Task prompt: Look through the data below. Pick out the lines holding the string "parts".

** Start of Given data **

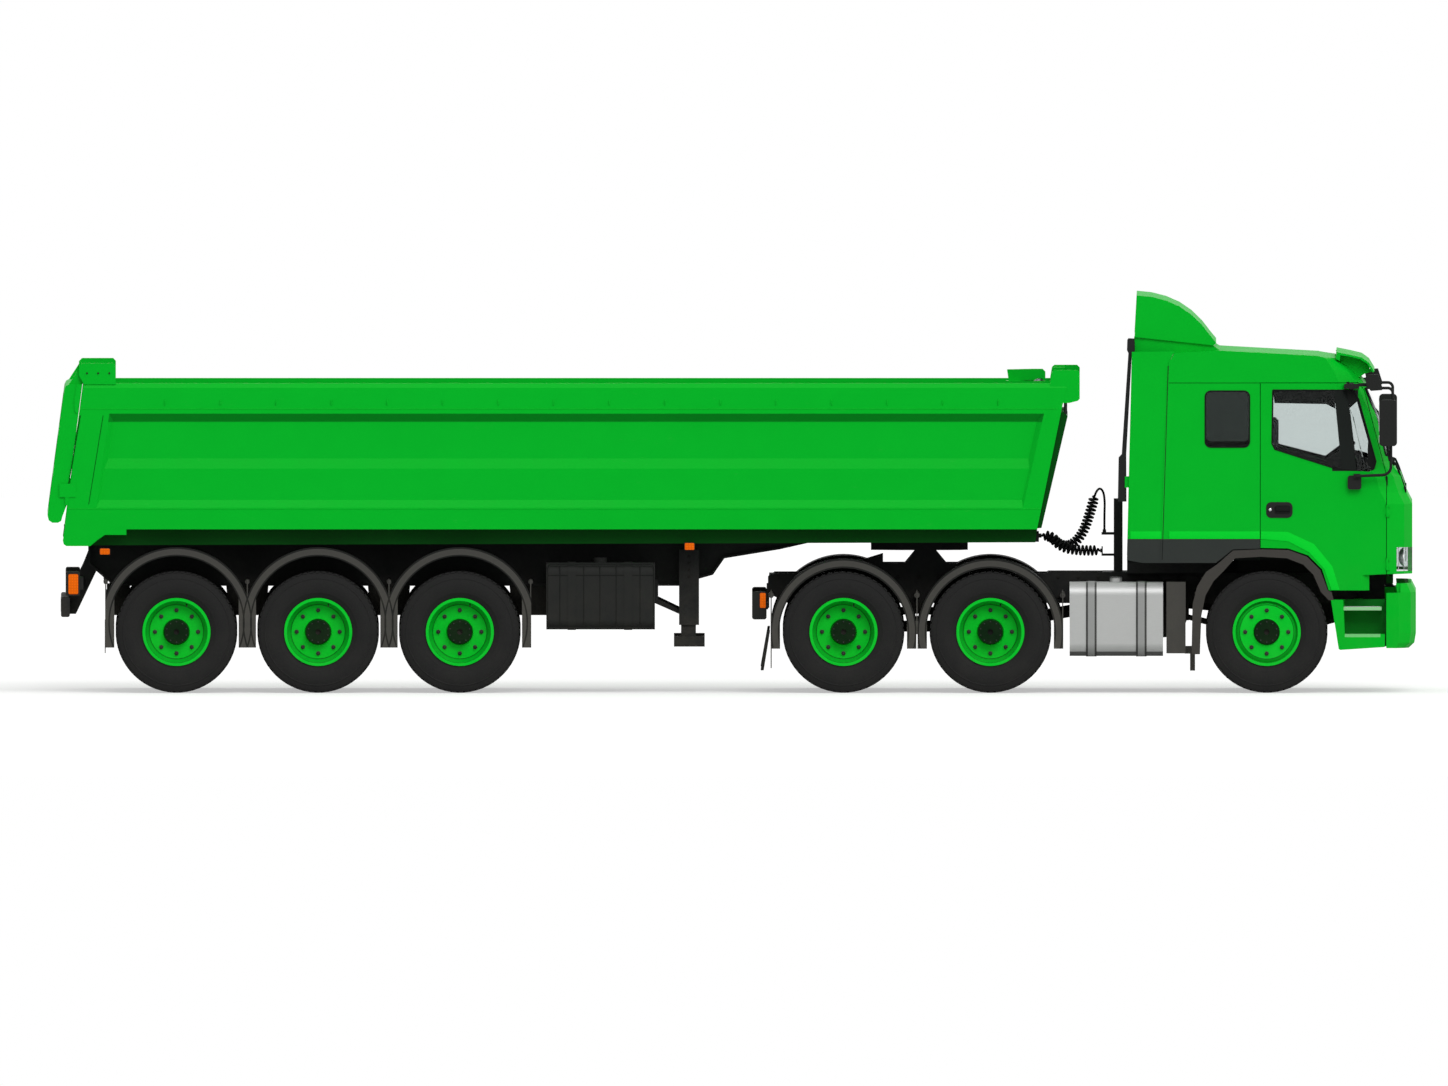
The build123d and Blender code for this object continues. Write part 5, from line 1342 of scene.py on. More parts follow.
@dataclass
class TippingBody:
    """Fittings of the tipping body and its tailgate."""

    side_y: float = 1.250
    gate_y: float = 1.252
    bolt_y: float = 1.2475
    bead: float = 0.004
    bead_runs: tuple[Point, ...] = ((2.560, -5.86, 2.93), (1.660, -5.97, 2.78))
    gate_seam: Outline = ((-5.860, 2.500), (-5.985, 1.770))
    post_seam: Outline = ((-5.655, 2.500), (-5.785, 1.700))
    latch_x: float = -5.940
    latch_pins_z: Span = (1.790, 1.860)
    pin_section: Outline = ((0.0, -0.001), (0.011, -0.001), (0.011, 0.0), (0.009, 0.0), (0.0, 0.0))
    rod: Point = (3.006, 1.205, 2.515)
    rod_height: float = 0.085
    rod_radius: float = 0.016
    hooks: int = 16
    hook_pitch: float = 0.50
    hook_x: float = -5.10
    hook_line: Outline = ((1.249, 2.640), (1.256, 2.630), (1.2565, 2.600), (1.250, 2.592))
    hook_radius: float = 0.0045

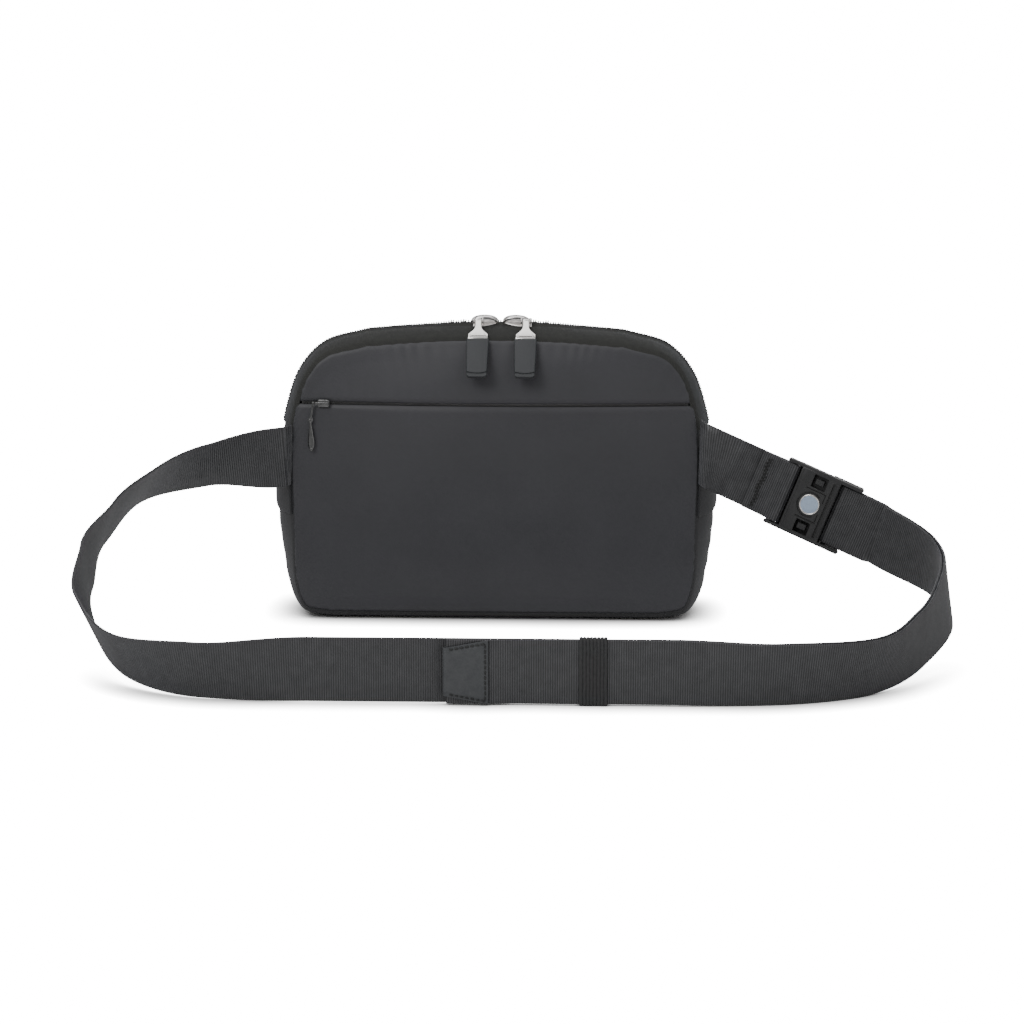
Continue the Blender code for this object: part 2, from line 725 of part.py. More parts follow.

** End of Given data **

Output:
The build123d and Blender code for this object continues. Write part 5, from line 1342 of scene.py on. More parts follow.
Continue the Blender code for this object: part 2, from line 725 of part.py. More parts follow.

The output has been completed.